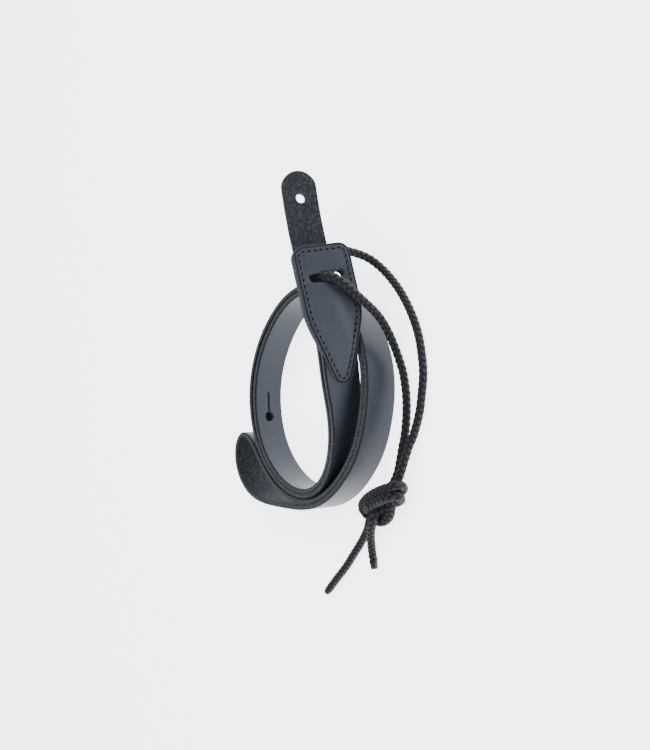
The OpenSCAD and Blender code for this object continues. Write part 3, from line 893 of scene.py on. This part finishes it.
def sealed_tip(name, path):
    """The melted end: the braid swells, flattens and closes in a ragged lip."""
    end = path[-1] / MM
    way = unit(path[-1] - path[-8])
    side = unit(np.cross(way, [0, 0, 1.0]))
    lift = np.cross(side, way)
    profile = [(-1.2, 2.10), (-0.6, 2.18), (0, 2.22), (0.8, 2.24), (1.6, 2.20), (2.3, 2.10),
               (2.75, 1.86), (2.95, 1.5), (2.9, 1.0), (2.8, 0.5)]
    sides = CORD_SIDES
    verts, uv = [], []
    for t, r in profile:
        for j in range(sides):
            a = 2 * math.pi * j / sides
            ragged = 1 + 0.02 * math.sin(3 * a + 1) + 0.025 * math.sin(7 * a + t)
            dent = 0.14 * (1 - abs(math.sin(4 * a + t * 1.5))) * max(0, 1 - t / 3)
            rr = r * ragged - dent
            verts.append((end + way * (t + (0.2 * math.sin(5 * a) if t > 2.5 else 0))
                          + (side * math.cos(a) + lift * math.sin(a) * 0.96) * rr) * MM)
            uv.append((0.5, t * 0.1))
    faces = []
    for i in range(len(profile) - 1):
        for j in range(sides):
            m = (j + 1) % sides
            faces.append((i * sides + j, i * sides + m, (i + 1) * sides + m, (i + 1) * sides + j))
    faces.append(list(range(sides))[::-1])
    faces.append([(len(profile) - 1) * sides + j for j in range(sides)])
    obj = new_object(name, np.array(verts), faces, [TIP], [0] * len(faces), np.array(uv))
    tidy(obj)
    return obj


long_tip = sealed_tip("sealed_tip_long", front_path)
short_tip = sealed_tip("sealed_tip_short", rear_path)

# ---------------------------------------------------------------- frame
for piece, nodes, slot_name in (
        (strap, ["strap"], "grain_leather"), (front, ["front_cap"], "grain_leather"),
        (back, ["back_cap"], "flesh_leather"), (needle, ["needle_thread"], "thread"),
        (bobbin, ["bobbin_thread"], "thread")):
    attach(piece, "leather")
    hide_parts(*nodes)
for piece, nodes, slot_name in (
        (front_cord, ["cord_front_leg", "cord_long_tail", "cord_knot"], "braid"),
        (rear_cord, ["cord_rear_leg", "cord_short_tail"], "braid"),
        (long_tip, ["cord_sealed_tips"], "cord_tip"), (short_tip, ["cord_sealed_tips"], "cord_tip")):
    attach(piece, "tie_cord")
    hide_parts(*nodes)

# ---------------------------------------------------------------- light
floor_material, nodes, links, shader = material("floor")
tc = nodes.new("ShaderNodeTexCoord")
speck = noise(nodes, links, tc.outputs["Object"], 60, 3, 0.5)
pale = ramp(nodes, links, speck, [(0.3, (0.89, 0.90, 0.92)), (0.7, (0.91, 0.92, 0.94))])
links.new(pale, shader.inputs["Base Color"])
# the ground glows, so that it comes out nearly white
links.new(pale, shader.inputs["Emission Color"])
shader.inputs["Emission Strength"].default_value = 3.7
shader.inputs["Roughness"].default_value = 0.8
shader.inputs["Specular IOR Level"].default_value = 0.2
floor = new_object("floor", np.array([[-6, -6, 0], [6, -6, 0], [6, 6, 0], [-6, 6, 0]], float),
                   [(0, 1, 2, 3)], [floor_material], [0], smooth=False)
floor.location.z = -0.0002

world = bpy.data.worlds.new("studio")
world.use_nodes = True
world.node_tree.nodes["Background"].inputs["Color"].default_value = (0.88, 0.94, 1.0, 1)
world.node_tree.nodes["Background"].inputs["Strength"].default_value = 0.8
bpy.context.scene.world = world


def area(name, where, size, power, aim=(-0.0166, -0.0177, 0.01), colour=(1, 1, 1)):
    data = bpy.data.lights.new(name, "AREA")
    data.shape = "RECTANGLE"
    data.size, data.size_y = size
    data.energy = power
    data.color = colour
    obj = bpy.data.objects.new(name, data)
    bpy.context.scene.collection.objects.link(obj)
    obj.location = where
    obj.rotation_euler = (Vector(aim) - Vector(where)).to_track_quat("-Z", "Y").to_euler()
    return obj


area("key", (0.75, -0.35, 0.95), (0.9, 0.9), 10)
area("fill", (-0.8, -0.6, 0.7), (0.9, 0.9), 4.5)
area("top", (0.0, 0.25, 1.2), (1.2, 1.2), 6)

^^^^^^^^

INSTRUCTIONS TO FOLLOW -
Copy all data exactly, start to finish.

FINISHED ANSWER -
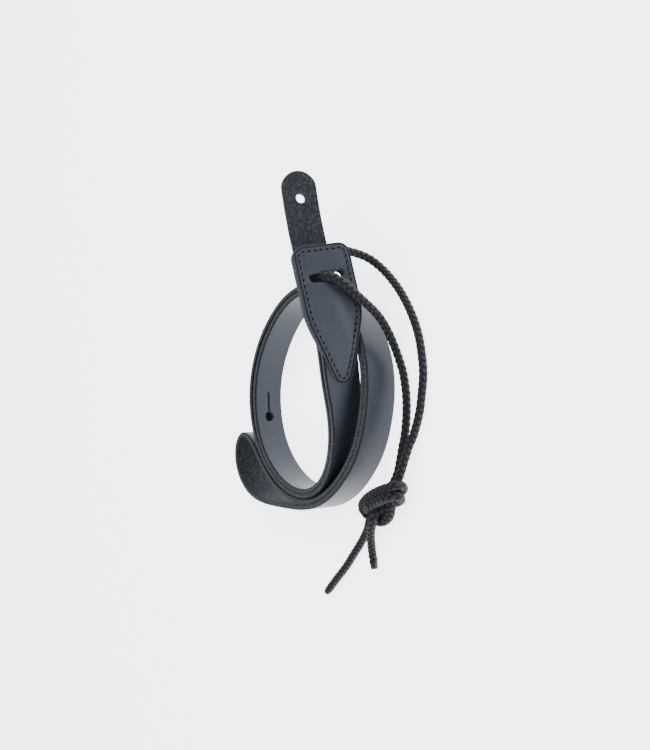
The OpenSCAD and Blender code for this object continues. Write part 3, from line 893 of scene.py on. This part finishes it.
def sealed_tip(name, path):
    """The melted end: the braid swells, flattens and closes in a ragged lip."""
    end = path[-1] / MM
    way = unit(path[-1] - path[-8])
    side = unit(np.cross(way, [0, 0, 1.0]))
    lift = np.cross(side, way)
    profile = [(-1.2, 2.10), (-0.6, 2.18), (0, 2.22), (0.8, 2.24), (1.6, 2.20), (2.3, 2.10),
               (2.75, 1.86), (2.95, 1.5), (2.9, 1.0), (2.8, 0.5)]
    sides = CORD_SIDES
    verts, uv = [], []
    for t, r in profile:
        for j in range(sides):
            a = 2 * math.pi * j / sides
            ragged = 1 + 0.02 * math.sin(3 * a + 1) + 0.025 * math.sin(7 * a + t)
            dent = 0.14 * (1 - abs(math.sin(4 * a + t * 1.5))) * max(0, 1 - t / 3)
            rr = r * ragged - dent
            verts.append((end + way * (t + (0.2 * math.sin(5 * a) if t > 2.5 else 0))
                          + (side * math.cos(a) + lift * math.sin(a) * 0.96) * rr) * MM)
            uv.append((0.5, t * 0.1))
    faces = []
    for i in range(len(profile) - 1):
        for j in range(sides):
            m = (j + 1) % sides
            faces.append((i * sides + j, i * sides + m, (i + 1) * sides + m, (i + 1) * sides + j))
    faces.append(list(range(sides))[::-1])
    faces.append([(len(profile) - 1) * sides + j for j in range(sides)])
    obj = new_object(name, np.array(verts), faces, [TIP], [0] * len(faces), np.array(uv))
    tidy(obj)
    return obj


long_tip = sealed_tip("sealed_tip_long", front_path)
short_tip = sealed_tip("sealed_tip_short", rear_path)

# ---------------------------------------------------------------- frame
for piece, nodes, slot_name in (
        (strap, ["strap"], "grain_leather"), (front, ["front_cap"], "grain_leather"),
        (back, ["back_cap"], "flesh_leather"), (needle, ["needle_thread"], "thread"),
        (bobbin, ["bobbin_thread"], "thread")):
    attach(piece, "leather")
    hide_parts(*nodes)
for piece, nodes, slot_name in (
        (front_cord, ["cord_front_leg", "cord_long_tail", "cord_knot"], "braid"),
        (rear_cord, ["cord_rear_leg", "cord_short_tail"], "braid"),
        (long_tip, ["cord_sealed_tips"], "cord_tip"), (short_tip, ["cord_sealed_tips"], "cord_tip")):
    attach(piece, "tie_cord")
    hide_parts(*nodes)

# ---------------------------------------------------------------- light
floor_material, nodes, links, shader = material("floor")
tc = nodes.new("ShaderNodeTexCoord")
speck = noise(nodes, links, tc.outputs["Object"], 60, 3, 0.5)
pale = ramp(nodes, links, speck, [(0.3, (0.89, 0.90, 0.92)), (0.7, (0.91, 0.92, 0.94))])
links.new(pale, shader.inputs["Base Color"])
# the ground glows, so that it comes out nearly white
links.new(pale, shader.inputs["Emission Color"])
shader.inputs["Emission Strength"].default_value = 3.7
shader.inputs["Roughness"].default_value = 0.8
shader.inputs["Specular IOR Level"].default_value = 0.2
floor = new_object("floor", np.array([[-6, -6, 0], [6, -6, 0], [6, 6, 0], [-6, 6, 0]], float),
                   [(0, 1, 2, 3)], [floor_material], [0], smooth=False)
floor.location.z = -0.0002

world = bpy.data.worlds.new("studio")
world.use_nodes = True
world.node_tree.nodes["Background"].inputs["Color"].default_value = (0.88, 0.94, 1.0, 1)
world.node_tree.nodes["Background"].inputs["Strength"].default_value = 0.8
bpy.context.scene.world = world


def area(name, where, size, power, aim=(-0.0166, -0.0177, 0.01), colour=(1, 1, 1)):
    data = bpy.data.lights.new(name, "AREA")
    data.shape = "RECTANGLE"
    data.size, data.size_y = size
    data.energy = power
    data.color = colour
    obj = bpy.data.objects.new(name, data)
    bpy.context.scene.collection.objects.link(obj)
    obj.location = where
    obj.rotation_euler = (Vector(aim) - Vector(where)).to_track_quat("-Z", "Y").to_euler()
    return obj


area("key", (0.75, -0.35, 0.95), (0.9, 0.9), 10)
area("fill", (-0.8, -0.6, 0.7), (0.9, 0.9), 4.5)
area("top", (0.0, 0.25, 1.2), (1.2, 1.2), 6)